TASK OBJECTIVE
Extract the lines between the ones holding "front pocket zip" and "obj.parent = None", inclusive, exactly as written and nothing more.
— Begin DATA LISTING —
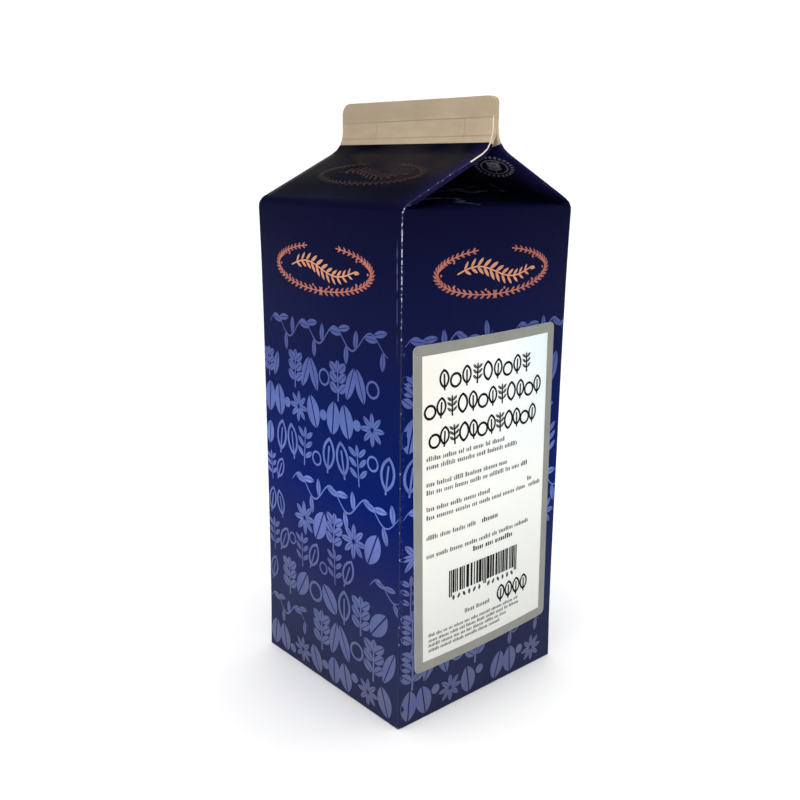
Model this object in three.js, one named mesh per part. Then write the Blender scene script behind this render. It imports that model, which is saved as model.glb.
— End DATA LISTING —
— Begin DATA LISTING —
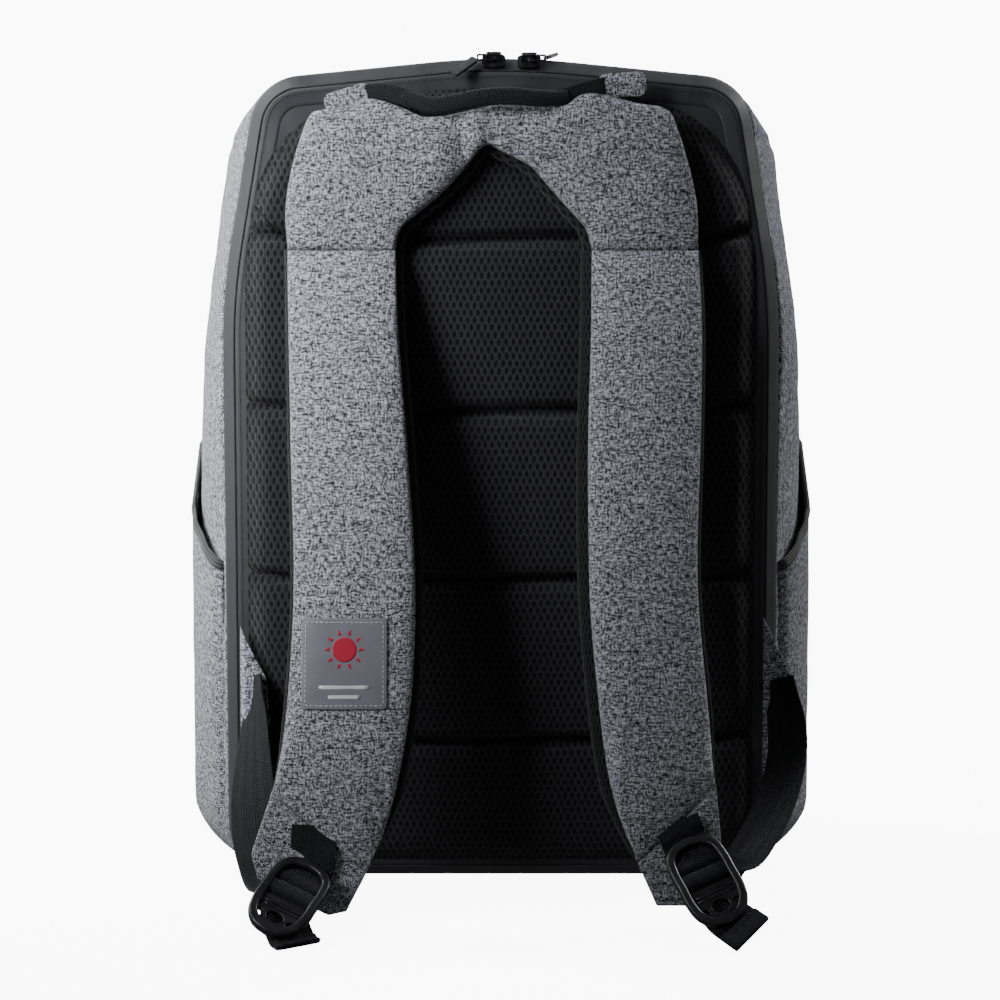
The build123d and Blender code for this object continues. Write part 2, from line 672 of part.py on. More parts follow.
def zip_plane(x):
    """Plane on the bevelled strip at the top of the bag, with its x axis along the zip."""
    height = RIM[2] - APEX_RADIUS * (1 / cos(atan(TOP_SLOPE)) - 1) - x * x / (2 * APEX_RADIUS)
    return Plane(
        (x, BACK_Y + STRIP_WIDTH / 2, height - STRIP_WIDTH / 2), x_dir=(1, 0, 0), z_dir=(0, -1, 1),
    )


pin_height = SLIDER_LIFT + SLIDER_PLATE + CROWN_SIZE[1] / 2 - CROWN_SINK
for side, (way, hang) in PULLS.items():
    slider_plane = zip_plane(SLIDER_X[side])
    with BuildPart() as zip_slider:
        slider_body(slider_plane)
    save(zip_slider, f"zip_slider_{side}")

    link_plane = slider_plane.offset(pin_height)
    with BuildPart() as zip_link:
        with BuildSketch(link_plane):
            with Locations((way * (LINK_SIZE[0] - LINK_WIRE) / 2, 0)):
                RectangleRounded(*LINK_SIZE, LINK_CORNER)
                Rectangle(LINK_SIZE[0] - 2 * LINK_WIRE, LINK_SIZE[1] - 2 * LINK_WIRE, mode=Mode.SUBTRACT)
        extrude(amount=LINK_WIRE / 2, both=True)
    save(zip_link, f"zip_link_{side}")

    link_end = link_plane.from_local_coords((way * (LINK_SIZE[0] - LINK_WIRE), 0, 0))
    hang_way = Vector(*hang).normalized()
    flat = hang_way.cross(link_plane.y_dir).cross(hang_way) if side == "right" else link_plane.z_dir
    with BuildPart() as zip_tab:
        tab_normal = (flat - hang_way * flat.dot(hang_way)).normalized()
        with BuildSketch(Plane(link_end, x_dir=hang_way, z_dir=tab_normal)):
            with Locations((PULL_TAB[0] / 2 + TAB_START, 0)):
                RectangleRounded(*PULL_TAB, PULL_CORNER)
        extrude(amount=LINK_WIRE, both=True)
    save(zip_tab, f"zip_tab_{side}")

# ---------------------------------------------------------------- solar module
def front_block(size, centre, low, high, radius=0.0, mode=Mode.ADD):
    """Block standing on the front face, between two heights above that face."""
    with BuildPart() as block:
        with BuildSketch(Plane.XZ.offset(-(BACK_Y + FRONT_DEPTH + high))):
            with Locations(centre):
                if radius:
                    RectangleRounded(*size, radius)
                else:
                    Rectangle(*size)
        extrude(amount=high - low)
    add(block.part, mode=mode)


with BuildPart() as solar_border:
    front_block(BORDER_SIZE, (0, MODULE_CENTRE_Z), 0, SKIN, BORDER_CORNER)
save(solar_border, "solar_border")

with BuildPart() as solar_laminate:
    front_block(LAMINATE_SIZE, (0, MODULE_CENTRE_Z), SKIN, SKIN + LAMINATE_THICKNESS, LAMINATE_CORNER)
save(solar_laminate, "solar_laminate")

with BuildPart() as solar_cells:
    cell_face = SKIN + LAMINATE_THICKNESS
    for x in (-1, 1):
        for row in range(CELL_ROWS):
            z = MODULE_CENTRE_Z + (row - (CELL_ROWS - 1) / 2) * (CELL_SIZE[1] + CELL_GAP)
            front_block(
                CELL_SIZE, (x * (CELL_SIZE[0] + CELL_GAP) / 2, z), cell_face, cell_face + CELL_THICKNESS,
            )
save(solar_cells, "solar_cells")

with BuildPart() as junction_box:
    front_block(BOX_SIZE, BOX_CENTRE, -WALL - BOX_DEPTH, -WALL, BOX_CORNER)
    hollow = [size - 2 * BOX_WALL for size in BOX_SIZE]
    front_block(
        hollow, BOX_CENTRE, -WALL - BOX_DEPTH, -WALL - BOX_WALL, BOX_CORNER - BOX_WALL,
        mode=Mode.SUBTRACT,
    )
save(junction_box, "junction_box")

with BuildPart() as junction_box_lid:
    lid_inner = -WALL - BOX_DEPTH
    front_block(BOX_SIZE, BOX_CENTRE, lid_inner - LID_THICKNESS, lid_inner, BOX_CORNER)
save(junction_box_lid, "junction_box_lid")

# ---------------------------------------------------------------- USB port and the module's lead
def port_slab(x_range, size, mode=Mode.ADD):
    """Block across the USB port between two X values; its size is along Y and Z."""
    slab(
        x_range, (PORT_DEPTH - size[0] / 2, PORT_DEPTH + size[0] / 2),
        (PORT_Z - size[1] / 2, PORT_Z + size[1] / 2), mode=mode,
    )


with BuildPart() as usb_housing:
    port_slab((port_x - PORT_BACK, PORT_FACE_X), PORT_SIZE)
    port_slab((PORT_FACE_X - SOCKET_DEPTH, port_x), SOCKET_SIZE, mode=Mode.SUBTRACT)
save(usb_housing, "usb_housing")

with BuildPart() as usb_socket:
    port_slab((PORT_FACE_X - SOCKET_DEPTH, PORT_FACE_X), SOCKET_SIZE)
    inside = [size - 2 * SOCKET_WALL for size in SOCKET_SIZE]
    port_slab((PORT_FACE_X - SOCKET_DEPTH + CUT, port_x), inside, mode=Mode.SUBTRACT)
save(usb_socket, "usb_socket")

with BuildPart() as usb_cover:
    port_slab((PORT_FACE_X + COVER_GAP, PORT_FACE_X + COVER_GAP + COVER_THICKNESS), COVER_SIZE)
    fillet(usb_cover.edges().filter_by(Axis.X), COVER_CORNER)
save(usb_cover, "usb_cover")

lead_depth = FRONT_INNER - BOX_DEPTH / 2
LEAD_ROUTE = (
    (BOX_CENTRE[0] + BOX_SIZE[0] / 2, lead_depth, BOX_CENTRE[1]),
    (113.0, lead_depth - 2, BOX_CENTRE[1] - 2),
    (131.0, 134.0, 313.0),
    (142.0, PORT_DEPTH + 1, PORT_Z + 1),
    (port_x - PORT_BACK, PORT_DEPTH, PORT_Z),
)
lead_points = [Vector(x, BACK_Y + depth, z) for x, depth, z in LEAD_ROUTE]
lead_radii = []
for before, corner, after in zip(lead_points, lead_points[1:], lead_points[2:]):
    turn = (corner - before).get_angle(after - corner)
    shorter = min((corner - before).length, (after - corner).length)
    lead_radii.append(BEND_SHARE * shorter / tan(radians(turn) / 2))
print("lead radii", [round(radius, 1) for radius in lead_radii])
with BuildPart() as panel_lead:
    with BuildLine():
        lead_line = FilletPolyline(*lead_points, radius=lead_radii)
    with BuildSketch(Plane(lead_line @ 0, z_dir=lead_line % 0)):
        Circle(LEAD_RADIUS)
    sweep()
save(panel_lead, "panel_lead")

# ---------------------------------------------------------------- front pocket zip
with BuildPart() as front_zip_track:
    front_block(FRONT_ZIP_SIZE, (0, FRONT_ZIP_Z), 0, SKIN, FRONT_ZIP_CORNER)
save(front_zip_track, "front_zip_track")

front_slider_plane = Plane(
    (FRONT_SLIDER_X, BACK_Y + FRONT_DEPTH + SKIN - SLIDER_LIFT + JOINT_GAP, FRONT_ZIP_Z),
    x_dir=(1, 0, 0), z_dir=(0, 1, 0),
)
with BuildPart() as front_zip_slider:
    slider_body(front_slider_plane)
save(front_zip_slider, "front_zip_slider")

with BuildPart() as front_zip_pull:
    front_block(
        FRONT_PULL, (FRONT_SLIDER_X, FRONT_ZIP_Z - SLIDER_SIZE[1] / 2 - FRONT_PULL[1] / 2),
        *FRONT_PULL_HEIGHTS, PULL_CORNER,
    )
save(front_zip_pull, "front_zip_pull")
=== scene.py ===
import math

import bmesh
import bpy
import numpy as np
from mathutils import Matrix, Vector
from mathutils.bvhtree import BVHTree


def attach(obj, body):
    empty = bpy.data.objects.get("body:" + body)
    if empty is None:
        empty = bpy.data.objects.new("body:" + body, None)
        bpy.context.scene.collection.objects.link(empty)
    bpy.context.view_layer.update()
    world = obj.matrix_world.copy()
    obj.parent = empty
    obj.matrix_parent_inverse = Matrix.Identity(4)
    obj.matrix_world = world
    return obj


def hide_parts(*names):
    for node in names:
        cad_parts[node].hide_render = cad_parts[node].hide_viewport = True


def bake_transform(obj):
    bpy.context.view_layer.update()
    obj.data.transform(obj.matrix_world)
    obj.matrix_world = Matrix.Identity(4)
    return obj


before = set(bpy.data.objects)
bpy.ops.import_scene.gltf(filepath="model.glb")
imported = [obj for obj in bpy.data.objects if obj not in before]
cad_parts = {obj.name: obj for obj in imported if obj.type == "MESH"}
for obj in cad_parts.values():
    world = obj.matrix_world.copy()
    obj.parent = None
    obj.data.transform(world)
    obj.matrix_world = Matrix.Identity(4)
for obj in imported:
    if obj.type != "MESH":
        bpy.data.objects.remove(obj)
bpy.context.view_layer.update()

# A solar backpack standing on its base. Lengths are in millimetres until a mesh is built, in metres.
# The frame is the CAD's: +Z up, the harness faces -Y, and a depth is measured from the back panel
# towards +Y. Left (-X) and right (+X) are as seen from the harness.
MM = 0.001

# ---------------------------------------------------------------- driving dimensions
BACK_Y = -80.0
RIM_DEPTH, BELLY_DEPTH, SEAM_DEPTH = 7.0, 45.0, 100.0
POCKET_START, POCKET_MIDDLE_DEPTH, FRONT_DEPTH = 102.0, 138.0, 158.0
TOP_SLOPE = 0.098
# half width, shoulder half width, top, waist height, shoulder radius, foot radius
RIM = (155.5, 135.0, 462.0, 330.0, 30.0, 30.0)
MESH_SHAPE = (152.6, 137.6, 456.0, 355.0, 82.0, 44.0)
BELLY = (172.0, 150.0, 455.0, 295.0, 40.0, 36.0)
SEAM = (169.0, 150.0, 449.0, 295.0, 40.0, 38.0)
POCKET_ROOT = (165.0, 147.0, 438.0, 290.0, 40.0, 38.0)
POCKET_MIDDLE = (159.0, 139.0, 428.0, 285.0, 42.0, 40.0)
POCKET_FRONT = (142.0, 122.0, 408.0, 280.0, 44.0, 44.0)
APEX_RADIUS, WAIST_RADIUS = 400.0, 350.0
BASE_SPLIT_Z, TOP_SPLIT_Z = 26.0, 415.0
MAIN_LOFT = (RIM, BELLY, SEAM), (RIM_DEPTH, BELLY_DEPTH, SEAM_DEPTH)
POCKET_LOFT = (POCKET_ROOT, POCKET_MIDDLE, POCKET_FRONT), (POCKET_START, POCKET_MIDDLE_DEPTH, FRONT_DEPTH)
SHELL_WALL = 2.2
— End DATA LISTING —
TASK SOLUTION
# ---------------------------------------------------------------- front pocket zip
with BuildPart() as front_zip_track:
    front_block(FRONT_ZIP_SIZE, (0, FRONT_ZIP_Z), 0, SKIN, FRONT_ZIP_CORNER)
save(front_zip_track, "front_zip_track")

front_slider_plane = Plane(
    (FRONT_SLIDER_X, BACK_Y + FRONT_DEPTH + SKIN - SLIDER_LIFT + JOINT_GAP, FRONT_ZIP_Z),
    x_dir=(1, 0, 0), z_dir=(0, 1, 0),
)
with BuildPart() as front_zip_slider:
    slider_body(front_slider_plane)
save(front_zip_slider, "front_zip_slider")

with BuildPart() as front_zip_pull:
    front_block(
        FRONT_PULL, (FRONT_SLIDER_X, FRONT_ZIP_Z - SLIDER_SIZE[1] / 2 - FRONT_PULL[1] / 2),
        *FRONT_PULL_HEIGHTS, PULL_CORNER,
    )
save(front_zip_pull, "front_zip_pull")
=== scene.py ===
import math

import bmesh
import bpy
import numpy as np
from mathutils import Matrix, Vector
from mathutils.bvhtree import BVHTree


def attach(obj, body):
    empty = bpy.data.objects.get("body:" + body)
    if empty is None:
        empty = bpy.data.objects.new("body:" + body, None)
        bpy.context.scene.collection.objects.link(empty)
    bpy.context.view_layer.update()
    world = obj.matrix_world.copy()
    obj.parent = empty
    obj.matrix_parent_inverse = Matrix.Identity(4)
    obj.matrix_world = world
    return obj


def hide_parts(*names):
    for node in names:
        cad_parts[node].hide_render = cad_parts[node].hide_viewport = True


def bake_transform(obj):
    bpy.context.view_layer.update()
    obj.data.transform(obj.matrix_world)
    obj.matrix_world = Matrix.Identity(4)
    return obj


before = set(bpy.data.objects)
bpy.ops.import_scene.gltf(filepath="model.glb")
imported = [obj for obj in bpy.data.objects if obj not in before]
cad_parts = {obj.name: obj for obj in imported if obj.type == "MESH"}
for obj in cad_parts.values():
    world = obj.matrix_world.copy()
    obj.parent = None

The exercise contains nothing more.